**TASK STATEMENT**.
Please return the full listing below without altering anything.

**STORED DATA**.

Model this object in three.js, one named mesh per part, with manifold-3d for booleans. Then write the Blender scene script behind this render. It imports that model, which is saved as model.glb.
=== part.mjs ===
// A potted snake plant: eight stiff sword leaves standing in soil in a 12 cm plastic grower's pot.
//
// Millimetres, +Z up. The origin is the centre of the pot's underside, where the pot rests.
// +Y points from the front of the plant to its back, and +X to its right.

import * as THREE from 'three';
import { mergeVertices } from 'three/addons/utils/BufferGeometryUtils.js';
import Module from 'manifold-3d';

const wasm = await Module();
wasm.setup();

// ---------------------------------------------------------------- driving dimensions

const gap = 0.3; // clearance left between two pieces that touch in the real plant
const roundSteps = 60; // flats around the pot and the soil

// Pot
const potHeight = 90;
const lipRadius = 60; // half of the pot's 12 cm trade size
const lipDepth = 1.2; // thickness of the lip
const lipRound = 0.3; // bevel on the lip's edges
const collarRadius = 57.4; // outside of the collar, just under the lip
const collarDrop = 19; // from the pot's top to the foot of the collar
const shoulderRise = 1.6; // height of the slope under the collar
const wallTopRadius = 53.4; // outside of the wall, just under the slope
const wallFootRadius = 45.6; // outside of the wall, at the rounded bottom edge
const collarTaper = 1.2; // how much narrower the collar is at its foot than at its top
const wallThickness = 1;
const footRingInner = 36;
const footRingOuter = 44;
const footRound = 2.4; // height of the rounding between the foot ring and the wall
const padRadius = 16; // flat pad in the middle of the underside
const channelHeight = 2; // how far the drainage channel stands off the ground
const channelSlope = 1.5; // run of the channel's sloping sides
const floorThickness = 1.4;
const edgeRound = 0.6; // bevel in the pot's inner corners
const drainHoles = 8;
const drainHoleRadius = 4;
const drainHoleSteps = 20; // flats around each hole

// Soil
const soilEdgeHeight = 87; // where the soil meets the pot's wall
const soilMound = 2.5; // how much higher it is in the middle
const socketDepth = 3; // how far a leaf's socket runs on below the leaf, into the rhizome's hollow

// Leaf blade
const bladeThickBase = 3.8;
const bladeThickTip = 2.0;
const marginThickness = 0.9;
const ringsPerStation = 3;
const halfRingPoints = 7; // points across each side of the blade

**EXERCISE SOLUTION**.
Model this object in three.js, one named mesh per part, with manifold-3d for booleans. Then write the Blender scene script behind this render. It imports that model, which is saved as model.glb.
=== part.mjs ===
// A potted snake plant: eight stiff sword leaves standing in soil in a 12 cm plastic grower's pot.
//
// Millimetres, +Z up. The origin is the centre of the pot's underside, where the pot rests.
// +Y points from the front of the plant to its back, and +X to its right.

import * as THREE from 'three';
import { mergeVertices } from 'three/addons/utils/BufferGeometryUtils.js';
import Module from 'manifold-3d';

const wasm = await Module();
wasm.setup();

// ---------------------------------------------------------------- driving dimensions

const gap = 0.3; // clearance left between two pieces that touch in the real plant
const roundSteps = 60; // flats around the pot and the soil

// Pot
const potHeight = 90;
const lipRadius = 60; // half of the pot's 12 cm trade size
const lipDepth = 1.2; // thickness of the lip
const lipRound = 0.3; // bevel on the lip's edges
const collarRadius = 57.4; // outside of the collar, just under the lip
const collarDrop = 19; // from the pot's top to the foot of the collar
const shoulderRise = 1.6; // height of the slope under the collar
const wallTopRadius = 53.4; // outside of the wall, just under the slope
const wallFootRadius = 45.6; // outside of the wall, at the rounded bottom edge
const collarTaper = 1.2; // how much narrower the collar is at its foot than at its top
const wallThickness = 1;
const footRingInner = 36;
const footRingOuter = 44;
const footRound = 2.4; // height of the rounding between the foot ring and the wall
const padRadius = 16; // flat pad in the middle of the underside
const channelHeight = 2; // how far the drainage channel stands off the ground
const channelSlope = 1.5; // run of the channel's sloping sides
const floorThickness = 1.4;
const edgeRound = 0.6; // bevel in the pot's inner corners
const drainHoles = 8;
const drainHoleRadius = 4;
const drainHoleSteps = 20; // flats around each hole

// Soil
const soilEdgeHeight = 87; // where the soil meets the pot's wall
const soilMound = 2.5; // how much higher it is in the middle
const socketDepth = 3; // how far a leaf's socket runs on below the leaf, into the rhizome's hollow

// Leaf blade
const bladeThickBase = 3.8;
const bladeThickTip = 2.0;
const marginThickness = 0.9;
const ringsPerStation = 3;
const halfRingPoints = 7; // points across each side of the blade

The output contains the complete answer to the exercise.